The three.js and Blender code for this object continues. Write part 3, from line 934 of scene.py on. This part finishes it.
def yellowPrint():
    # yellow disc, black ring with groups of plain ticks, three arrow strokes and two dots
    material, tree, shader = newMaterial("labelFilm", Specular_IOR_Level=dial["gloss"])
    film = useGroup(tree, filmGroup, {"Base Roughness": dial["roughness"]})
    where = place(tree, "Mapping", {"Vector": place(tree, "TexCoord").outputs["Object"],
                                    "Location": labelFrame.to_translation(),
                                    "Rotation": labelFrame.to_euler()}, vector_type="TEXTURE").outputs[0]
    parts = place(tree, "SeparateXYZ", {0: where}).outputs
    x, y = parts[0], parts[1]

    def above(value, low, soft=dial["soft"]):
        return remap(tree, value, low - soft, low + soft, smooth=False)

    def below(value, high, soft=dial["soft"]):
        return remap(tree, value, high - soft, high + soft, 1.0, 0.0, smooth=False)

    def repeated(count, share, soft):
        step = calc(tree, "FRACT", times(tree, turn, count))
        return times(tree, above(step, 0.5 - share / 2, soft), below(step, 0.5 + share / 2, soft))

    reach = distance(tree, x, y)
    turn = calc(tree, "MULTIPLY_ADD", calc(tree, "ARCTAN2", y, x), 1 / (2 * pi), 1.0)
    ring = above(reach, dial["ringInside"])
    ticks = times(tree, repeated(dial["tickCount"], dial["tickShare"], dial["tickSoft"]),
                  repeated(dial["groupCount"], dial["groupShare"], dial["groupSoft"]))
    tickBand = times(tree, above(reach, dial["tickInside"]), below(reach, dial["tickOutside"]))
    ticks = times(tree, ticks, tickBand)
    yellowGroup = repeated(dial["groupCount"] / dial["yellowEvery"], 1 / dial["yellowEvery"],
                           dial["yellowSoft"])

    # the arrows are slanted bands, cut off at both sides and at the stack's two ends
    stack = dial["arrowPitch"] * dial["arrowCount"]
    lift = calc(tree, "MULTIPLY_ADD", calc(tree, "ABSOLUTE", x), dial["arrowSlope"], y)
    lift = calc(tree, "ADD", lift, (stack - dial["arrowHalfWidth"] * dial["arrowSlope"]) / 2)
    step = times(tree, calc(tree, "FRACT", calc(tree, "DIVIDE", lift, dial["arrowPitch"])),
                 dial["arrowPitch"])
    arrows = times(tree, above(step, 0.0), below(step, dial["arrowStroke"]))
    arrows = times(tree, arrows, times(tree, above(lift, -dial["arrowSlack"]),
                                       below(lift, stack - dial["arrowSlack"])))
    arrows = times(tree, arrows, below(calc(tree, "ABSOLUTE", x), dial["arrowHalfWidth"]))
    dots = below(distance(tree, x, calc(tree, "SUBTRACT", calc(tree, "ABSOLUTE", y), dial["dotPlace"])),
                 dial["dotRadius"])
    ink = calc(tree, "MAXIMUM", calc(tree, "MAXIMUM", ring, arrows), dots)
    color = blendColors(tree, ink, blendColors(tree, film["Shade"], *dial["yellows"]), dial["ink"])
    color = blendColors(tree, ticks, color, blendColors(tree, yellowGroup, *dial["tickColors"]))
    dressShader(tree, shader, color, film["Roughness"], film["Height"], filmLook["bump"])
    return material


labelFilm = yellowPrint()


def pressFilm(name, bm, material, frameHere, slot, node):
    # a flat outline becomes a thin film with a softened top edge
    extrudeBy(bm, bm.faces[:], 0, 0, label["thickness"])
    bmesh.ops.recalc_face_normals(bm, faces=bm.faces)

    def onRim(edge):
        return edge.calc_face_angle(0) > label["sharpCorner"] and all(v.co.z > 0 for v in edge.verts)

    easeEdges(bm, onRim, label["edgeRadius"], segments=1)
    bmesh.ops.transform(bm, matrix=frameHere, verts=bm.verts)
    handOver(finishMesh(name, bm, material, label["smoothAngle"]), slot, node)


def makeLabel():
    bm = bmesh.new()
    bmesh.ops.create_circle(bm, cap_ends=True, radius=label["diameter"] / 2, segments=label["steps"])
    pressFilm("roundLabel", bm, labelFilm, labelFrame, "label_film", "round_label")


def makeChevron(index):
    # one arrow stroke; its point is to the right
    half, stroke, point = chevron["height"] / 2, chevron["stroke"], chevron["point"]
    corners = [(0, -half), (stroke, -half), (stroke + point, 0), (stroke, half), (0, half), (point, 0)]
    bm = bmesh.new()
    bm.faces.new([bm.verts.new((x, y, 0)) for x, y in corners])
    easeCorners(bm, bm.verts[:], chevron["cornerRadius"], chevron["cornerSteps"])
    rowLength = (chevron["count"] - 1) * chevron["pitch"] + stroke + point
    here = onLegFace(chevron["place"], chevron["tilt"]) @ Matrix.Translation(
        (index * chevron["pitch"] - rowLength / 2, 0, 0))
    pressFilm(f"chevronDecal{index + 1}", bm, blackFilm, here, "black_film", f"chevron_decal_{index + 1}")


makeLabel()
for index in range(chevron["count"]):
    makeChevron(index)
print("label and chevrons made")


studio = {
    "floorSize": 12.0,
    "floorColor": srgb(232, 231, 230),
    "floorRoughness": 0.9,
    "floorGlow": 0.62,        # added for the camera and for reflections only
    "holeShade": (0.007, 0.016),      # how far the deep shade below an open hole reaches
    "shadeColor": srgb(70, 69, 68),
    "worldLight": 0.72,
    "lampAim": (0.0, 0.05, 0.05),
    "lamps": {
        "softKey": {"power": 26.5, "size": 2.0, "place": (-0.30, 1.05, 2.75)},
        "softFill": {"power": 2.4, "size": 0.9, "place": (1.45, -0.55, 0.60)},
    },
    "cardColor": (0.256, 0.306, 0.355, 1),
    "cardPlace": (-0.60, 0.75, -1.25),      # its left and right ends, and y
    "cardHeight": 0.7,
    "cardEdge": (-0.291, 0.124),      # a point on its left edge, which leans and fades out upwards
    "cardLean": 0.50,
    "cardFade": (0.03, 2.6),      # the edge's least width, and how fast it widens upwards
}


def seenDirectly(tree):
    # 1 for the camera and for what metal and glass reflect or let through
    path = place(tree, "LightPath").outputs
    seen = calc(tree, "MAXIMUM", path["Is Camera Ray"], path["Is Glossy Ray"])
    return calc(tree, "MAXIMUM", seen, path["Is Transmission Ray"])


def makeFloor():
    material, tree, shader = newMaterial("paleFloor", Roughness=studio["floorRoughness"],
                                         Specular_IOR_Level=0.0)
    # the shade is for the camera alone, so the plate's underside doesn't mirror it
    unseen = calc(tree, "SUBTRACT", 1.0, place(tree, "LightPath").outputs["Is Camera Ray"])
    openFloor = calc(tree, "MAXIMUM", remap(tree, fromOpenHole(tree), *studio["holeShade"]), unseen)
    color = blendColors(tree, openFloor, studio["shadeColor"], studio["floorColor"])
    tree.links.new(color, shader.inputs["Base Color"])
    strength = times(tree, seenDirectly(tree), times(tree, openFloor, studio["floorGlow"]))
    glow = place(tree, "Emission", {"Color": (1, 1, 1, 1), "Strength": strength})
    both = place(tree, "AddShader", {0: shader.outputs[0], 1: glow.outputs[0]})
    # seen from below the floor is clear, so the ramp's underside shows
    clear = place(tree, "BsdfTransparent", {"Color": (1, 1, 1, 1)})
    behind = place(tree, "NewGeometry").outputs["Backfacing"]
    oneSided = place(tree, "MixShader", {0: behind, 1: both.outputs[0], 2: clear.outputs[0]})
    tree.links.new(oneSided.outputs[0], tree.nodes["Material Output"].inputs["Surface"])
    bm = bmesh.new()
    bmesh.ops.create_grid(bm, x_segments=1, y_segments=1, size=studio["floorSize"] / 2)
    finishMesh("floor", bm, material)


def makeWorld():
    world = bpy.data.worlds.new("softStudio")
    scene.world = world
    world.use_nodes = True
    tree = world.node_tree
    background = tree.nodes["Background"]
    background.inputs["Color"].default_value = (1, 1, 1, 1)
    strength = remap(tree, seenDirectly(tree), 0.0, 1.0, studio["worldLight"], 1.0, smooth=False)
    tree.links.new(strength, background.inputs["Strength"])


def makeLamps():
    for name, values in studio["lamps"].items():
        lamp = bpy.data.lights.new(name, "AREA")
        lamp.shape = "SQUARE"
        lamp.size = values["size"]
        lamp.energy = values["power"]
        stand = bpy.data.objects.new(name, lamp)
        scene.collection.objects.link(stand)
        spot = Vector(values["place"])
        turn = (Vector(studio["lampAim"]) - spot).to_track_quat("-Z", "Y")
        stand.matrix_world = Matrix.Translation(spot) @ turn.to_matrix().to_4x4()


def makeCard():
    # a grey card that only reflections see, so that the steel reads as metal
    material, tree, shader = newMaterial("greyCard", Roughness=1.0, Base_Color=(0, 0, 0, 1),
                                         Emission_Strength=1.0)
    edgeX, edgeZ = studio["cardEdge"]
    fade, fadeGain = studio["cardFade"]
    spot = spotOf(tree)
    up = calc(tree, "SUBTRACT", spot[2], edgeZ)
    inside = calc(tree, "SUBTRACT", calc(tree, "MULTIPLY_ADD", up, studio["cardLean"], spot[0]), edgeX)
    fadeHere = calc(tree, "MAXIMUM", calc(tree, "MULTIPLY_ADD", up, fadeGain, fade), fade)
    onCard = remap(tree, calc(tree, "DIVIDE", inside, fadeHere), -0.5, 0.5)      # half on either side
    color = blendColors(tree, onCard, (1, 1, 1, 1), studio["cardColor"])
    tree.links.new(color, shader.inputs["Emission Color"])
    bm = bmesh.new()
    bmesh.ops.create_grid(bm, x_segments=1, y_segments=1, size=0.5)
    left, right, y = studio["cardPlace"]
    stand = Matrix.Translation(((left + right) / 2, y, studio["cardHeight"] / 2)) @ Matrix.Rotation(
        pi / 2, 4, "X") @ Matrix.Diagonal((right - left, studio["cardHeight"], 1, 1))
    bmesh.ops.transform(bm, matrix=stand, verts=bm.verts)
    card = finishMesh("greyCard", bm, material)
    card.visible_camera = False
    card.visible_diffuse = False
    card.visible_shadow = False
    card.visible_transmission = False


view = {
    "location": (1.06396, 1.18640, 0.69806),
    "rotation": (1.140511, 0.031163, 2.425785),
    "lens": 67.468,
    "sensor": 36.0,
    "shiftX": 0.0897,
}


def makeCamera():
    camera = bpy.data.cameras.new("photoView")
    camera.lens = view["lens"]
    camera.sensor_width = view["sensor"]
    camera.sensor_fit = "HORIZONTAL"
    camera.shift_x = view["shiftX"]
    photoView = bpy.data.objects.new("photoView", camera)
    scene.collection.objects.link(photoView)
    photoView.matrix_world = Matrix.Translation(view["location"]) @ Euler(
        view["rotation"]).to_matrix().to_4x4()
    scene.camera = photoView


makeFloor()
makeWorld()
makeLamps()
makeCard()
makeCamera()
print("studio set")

════

**EXERCISE:** Each line with the string "three" in it needs to be found and copied.

**OUTPUT FOR THIS EXERCISE:**
The three.js and Blender code for this object continues. Write part 3, from line 934 of scene.py on. This part finishes it.
    # yellow disc, black ring with groups of plain ticks, three arrow strokes and two dots